Tornando al ragionamento sul ruolo delle banche nel moderno sistema economico, e sul loro fondarsi sulla fiducia dei risparmiatori, la ratifica del MES attiverebbe un potenziale prestatore di ultima istanza con l’effetto di ridurre il rischio percepito dai mercati finanziari, migliorando dunque la situazione degli istituti di credito nell’Unione Europea. Non c’è infatti bisogno che scoppi una crisi perché l’effetto positivo si realizzi visto che la percezione di rischio da parte degli operatori incide ad esempio sul costo del finanziamento e sui rating delle attività finanziarie emesse dalla banca stessa.
Come è noto ogni crisi finanziaria distrugge base monetaria e si risolve in un modo o nell’altro con interventi diretti o indiretti della banca centrale che creano nuova liquidità che sostituisce quella distrutta (ad esempio nell’ultima crisi del 2008 attraverso il quantitative easing). Qualcuno potrebbe dunque pensare che di MES non ci sia in fondo bisogno visto che il vero prestatore di ultima istanza c’è ed è la banca centrale. Va notato da questo punto di vista però che in caso d’intervento della BCE i meccanismi di governance sono ancora meno democratici perché a un consiglio a cui partecipano i ministri delle finanze, rappresentanti di governi eletti dai parlamenti, si sostituisce un consiglio di banchieri centrali nazionali. Questa differenza rappresenta da altri punti di vista una garanzia perché l’organo tecnico della BCE, più indipendente dalla politica, è in grado di perseguire con più severità l’obiettivo del controllo dell’inflazione.
Resta l’interpretazione, peraltro avvalorata dalle dichiarazioni del governo, che la mancata approvazione sia funzionale ad aumentare il potere contrattuale del governo nella partita più generale dell’approvazione del nuovo patto di stabilità. Potere contrattuale di cui avremmo bisogno e che sinora non ha prodotto i risultati sperati, visto che la prima bozza in circolazione approvata dai ministri delle finanze è molto influenzata dagli interessi dei paesi ‘frugali’ e impone regole di aggiustamento piuttosto severe verso i parametri obiettivo (i paesi ad alto reddito come il nostro devono ad esempio puntare a un rapporto deficit/PIL dell’1,5 percento, più basso del famoso 3%).
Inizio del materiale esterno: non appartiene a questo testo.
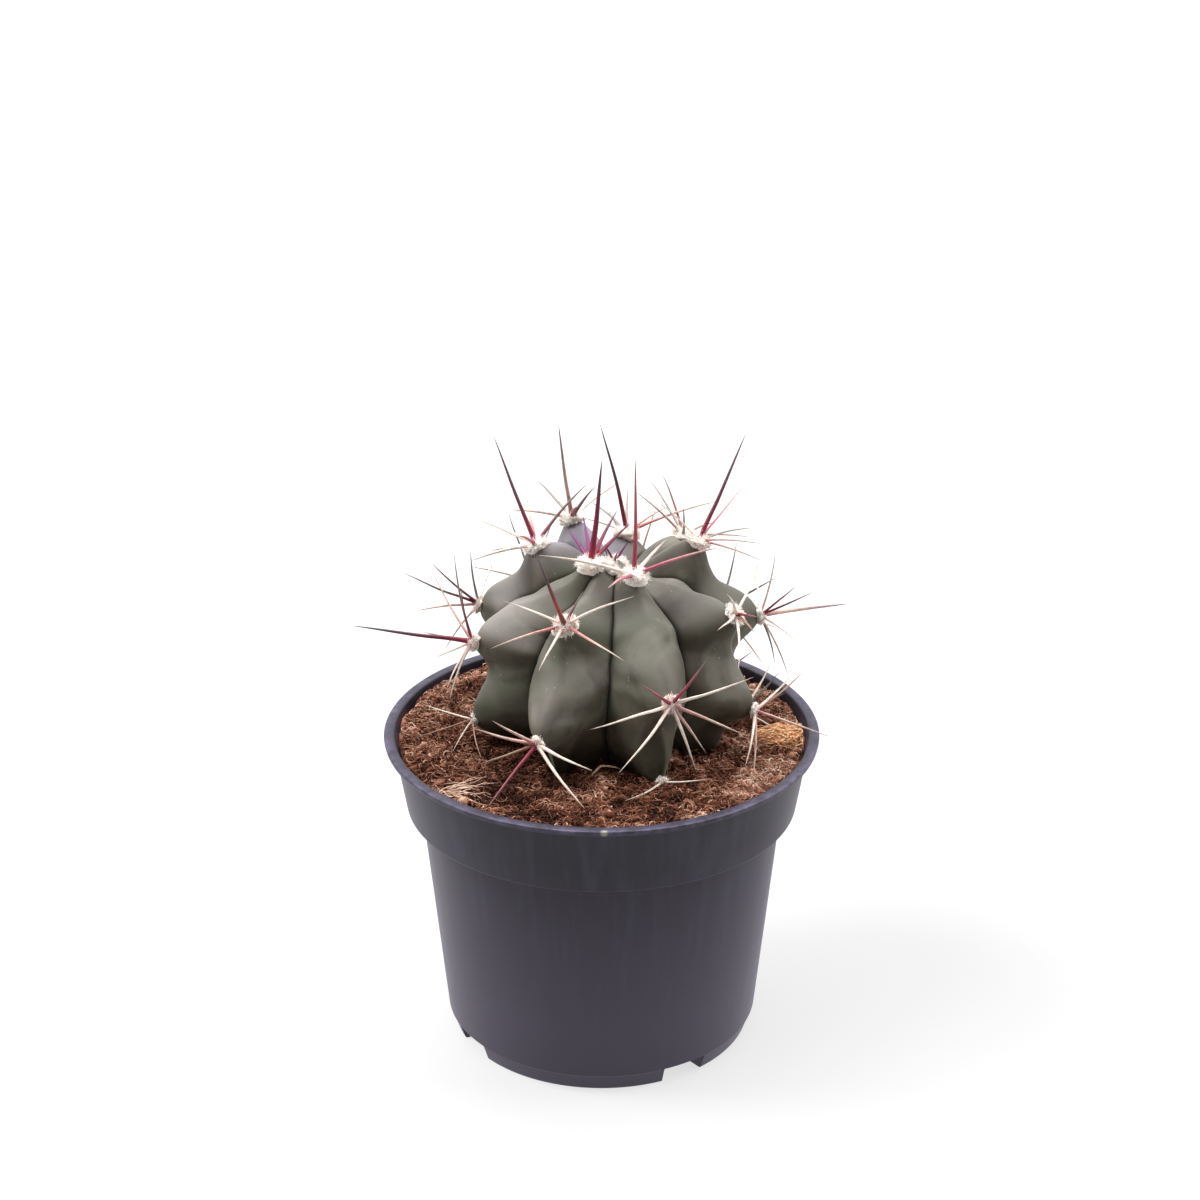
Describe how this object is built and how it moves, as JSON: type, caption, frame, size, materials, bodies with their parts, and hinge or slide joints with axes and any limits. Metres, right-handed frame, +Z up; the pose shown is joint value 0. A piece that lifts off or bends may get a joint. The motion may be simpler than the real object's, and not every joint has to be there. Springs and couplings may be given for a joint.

Un’altra caratteristica per ora non soddisfacente della proposta è che i tre capisaldi di un buon patto di stabilità (correzione per il ciclo al fine di evitare austerità in recessione, esclusione degli investimenti strategici e supporto della Banca Centrale), fondamentali nell’affrontare con successo il periodo della pandemia, sono tutt’altro che chiari e affrontati in modo esaustivo.
Al di là della giustificazione del potere contrattuale sarebbe auspicabile maggiore trasparenza e chiarezza sulla posizione del nostro paese. Dobbiamo spiegare perché il quadro di regole proposte attuale non funziona, non solo per noi ma in generale per l’UE. E convincere i paesi membri che è necessario costruire una strategia di politiche fiscali e monetarie più espansive, nonché controcicliche, anche per perseguire l’obiettivo di tenuta dei bilanci pubblici che ovviamente è imprescindibile.
Per questo la partita del MES e del patto di stabilità, per poter essere affrontata in modo efficace e utile, ha bisogno di competenza e non di furori ideologici.